Pre-aggregated profile for direct consumption by perf2bolt --pa or llvm-bolt --pa. Enables external tools to generate BOLT-compatible profiles without going through perf.data.

Entry types

E <event>
S <start> <count>
[TR] <branch> <ft_start> <ft_end> <count>
B <start> <end> <count> <mispred_count>
[Ff] <start> <end> <count>
r <start> <end> <count>

Where:

  • E — Name of the sampling event used for subsequent entries.
  • S — Aggregated basic sample at <start>.
  • T — Aggregated trace: branch from <branch> to <ft_start> with a fall-through to <ft_end>.
  • R — Aggregated trace originating at a return.
  • B — Aggregated branch from <start> to <end>.
  • F — Aggregated fall-through from <start> to <end>.
  • f — Aggregated fall-through with external origin (disambiguates returns hitting a basic block head from regular internal jumps).
  • r — Aggregated fall-through originating at an external return (no checks performed for fall-through start).

Location format

Locations have the format [<buildid>:]<offset>:

  • <offset> — Hex offset from the object base load address.
  • <buildid>:<offset> — Offset within the object identified by <buildid>.
  • X:<addr> — External address (outside the profiled binary).

Examples

Basic samples profile:

E cycles
S 41be50 3
E br_inst_retired.near_taken
S 41be60 6

Trace profile combining branches and fall-throughs:

T 4b196f 4b19e0 4b19ef 2

Legacy branch profile with separate branches and fall-throughs:

F 41be50 41be50 3
F 41be90 41be90 4
B 4b1942 39b57f0 3 0
B 4b196f 4b19e0 2 0

Generation

Pre-aggregated profiles can be generated by external tools. See ebpf-bolt for a reference implementation using eBPF-based collection.

Symbolized profiles

The profiles accepted by llvm-bolt. fdata is the legacy format, YAML is the rich (metadata-enabled) format.

fdata format

Plaintext, space-separated branch profile format written by perf2bolt and consumed by llvm-bolt -data <file>. Also produced by BOLT instrumentation.

LBR mode format

Each line records a branch:

<is_sym_from> <sym_from> <off_from> <is_sym_to> <sym_to> <off_to> <mispreds> <branches>

Where:

  • <is_sym_from>, <is_sym_to>: 1 if the name is an ELF symbol, 0 if it is a DSO name.
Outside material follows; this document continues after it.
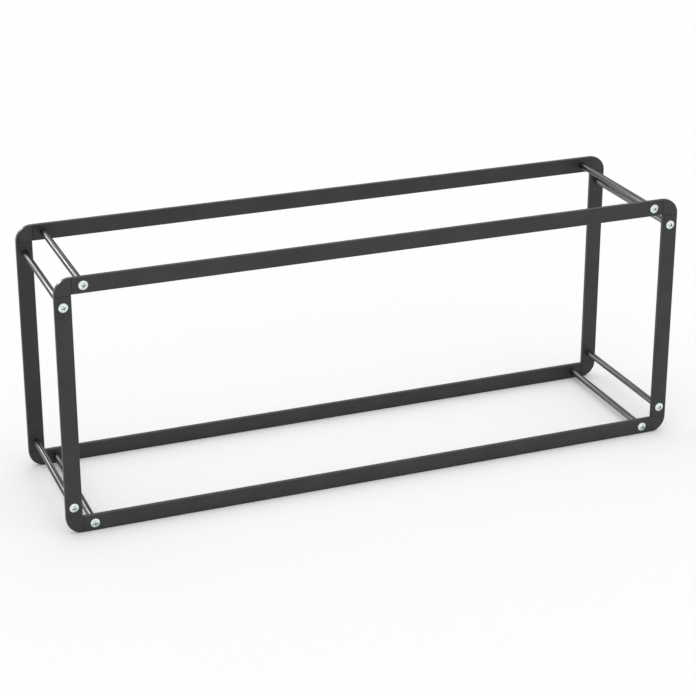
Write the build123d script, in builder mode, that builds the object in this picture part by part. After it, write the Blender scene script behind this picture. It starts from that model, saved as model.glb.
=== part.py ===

Special values: 2 for local symbols (includes filename), 3/4/5 for memory events.
  • <sym_from>, <sym_to>: Symbol name or DSO name.
  • <off_from>, <off_to>: Hex offset relative to the symbol/DSO.
  • <mispreds>: Number of branch mispredictions.
  • <branches>: Total number of branches.

Example:

1 main 3fb 0 /lib/ld-2.21.so 12 4 221

No-LBR mode format

Requires no_lbr header followed by an optional event name:

no_lbr <event_name>
<is_sym> <sym> <off> <count>

Special headers

  • boltedcollection: Indicates profile collected on a BOLTed binary. Requires BAT (BOLT Address Translation) tables for remapping.

Memory events format

Memory event types use <is_sym> values 3, 4, 5 to record load address information alongside the instruction location.

YAML format

Structured profile format with block-level granularity. More resilient to binary changes and supports stale profile matching.

Schema

Defined in ProfileYAMLMapping.h:

header:
  profile-version: <uint32>
  binary-name: <string>
  binary-build-id: <string>        # optional
  profile-flags: [lbr|sample|memevent]
  profile-origin: <string>         # optional, how profile was obtained
  profile-events: <string>         # optional, event names
  dfs-order: <bool>                # optional, default true
  hash-func: <std-hash|xxh3>      # optional, default std-hash
functions:
  - name: <string>
    fid: <uint32>
    hash: <hex64>
    exec: <uint64>
    nblocks: <uint32>
    blocks:
      - bid: <uint32>
        insns: <uint32>
        hash: <hex64>              # optional
        exec: <uint64>             # optional
        succ: [{bid, cnt, mis}]    # optional
        calls: [{off, fid, cnt}]   # optional
    inline_tree: [...]             # optional, pseudo probe info

Hash functions

  • std-hash: Standard hash function (default for backward compatibility).
  • xxh3: XXH3 hash function (recommended, better distribution).

Stale profile matching

BOLT supports matching profiles to modified binaries using block hashes and call graph matching. When the binary changes between profile collection and optimization, BOLT uses the hash values to find corresponding blocks in the new binary.